Help to Buy review might be playing with fire
August 31, 2017
Help to Buy review might be playing with fire

But that’s a politician talking. What would happen if the scheme did shut down? Help to Buy was launched in April 2013 and, outside London, offered a loan of as much as 20 per cent of a property’s value up to a valuation cap of £600,000. This was useful at the time because banks were not generally offering 95 per cent mortgages. So a buyer could save up a 5 per cent deposit, take the 20 per cent loan and secure a much more readily available 75 per cent mortgage. The government loan was interest-free for the first five years, after which there was a 1.75 per cent administration fee, rising each year at the rate of the retail prices index plus 1 per cent. Repayment is required after 25 years, or when the property is sold. The scheme has already been responsible for sales of £17.7bn on more than 100,000 loans taken out.

With higher loan-to-value (LTV) mortgages now available, it could be argued that the scheme has outlived its usefulness, but that is not strictly true because 95 per cent mortgages can command interest rates of up to 5 per cent. Even the cheapest from Barclays requires a 10 per cent deposit to be held in an account for three years, placed there by a generous member of your family. And at 2.8 per cent, it’s still more expensive than a mortgage with a lower LTV.

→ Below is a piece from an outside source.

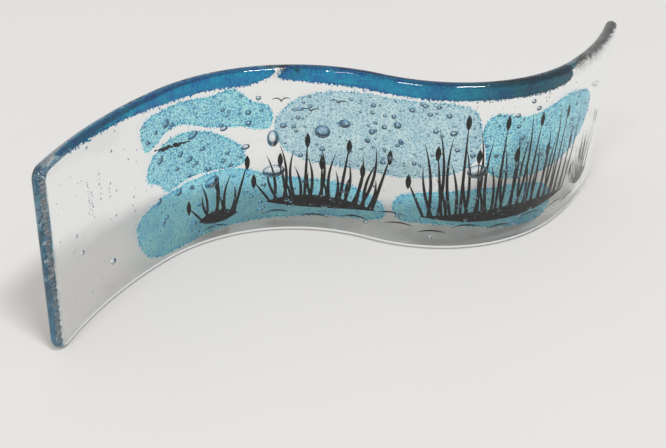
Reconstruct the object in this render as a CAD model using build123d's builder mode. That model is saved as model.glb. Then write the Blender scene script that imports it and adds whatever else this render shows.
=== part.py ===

For the housebuilders there is a problem. Turning a land purchase into a sales plot can take a long time, and they need visibility to plan ahead. Time is running out on that score. But it's inconceivable that the major step up on to the first rung of the housing ladder would be withdrawn completely. If there is going to be a change, it’s more likely that some sort of tapering would be put in place. Other restrictions could confine the scheme to first-time buyers and there could also be a reduction in the £600,000 sale price ceiling. None of this is good news for a first-time buyer who not only has to convince a lender of their ability to afford repayments, but also their ability to cope with a substantial increase in interest rates. Coming at a time when average earnings growth lags behind inflation, this adds fuel to the notion that perhaps the government isn’t interested in subsidising house purchases, driving those in search of somewhere to live into the rental sector.

To suggest that Help to Buy is bloating new home construction has to be put into perspective. At Persimmon (PSN), for example, there were 15,171 completions in 2016, around half of which involved purchasers using the scheme. Comparing that with the 16,000 completions completed in the year before the financial crash and without the scheme shows that sales on non-assisted homes is still way below what it was before the crash.

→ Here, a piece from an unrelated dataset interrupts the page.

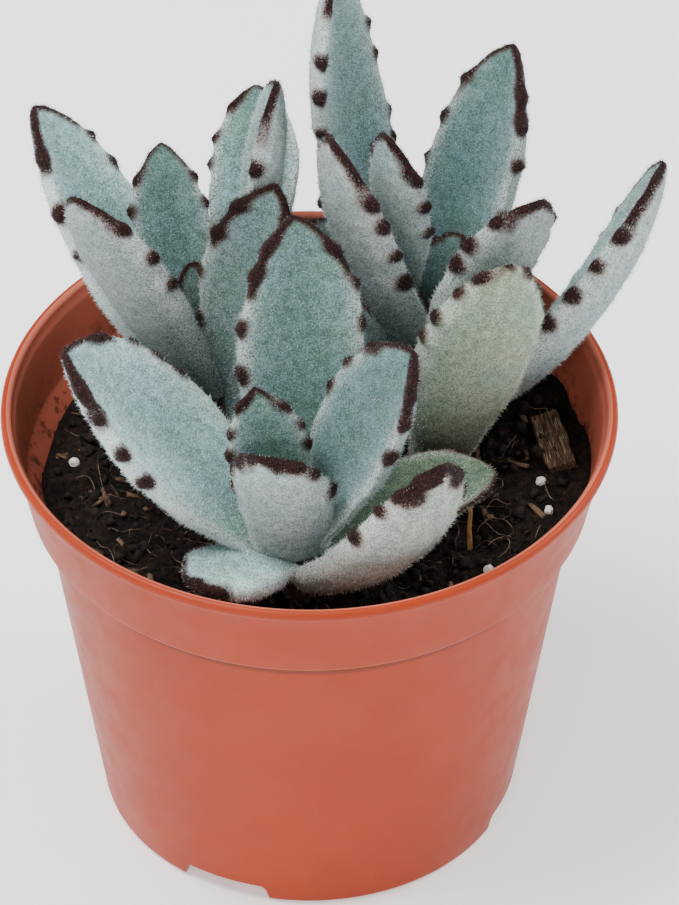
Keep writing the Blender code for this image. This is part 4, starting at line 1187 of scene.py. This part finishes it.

The LSE report will take soundings from all the relevant parties, including the Home Builders Federation, housebuilders and charities. If the scheme ends, it will hit housebuilders' shares badly, which is the usual knee-jerk reaction, and inevitably the wrong one. The first move by housebuilders would be to stop buying land. Land purchases have already been cut back following the uncertainty generated by the referendum result, but spending is still significant. Barratt Developments, for example, made pre-tax profits of £321m in the six months to December 2016 and in the same period spent £328m on buying land.

In the event that Help to Buy is terminated completely, it would also be a mistake to tar the housebuilders with the same brush. Berkeley Group (BKG), for example, has just 5 per cent of sales linked to the scheme, while retirement home specialist McCarthy & Stone (MCS) has none at all. Nor has Telford Homes (TEF) as Help to Buy purchases have to be completed within six months of agreeing the loan; Telford sells most of its apartments off-plan, sometimes years ahead of completion.

And if the next generation is going to be driven into the rental sector, who is going to build the homes? Strangely enough, Telford Homes has recently secured another build-to-rent scheme with real estate company Greystar. The terms of the contract include regular payments made to Telford during the development process, which involves a very capital-light structure because Telford doesn’t have to use any of its own money to fund each stage of the development. Margins are lower, but not as much as you think because for Telford there are no construction or marketing costs and virtually zero risk. So for the housebuilders there is an avenue opening if the rental route is to be expanded.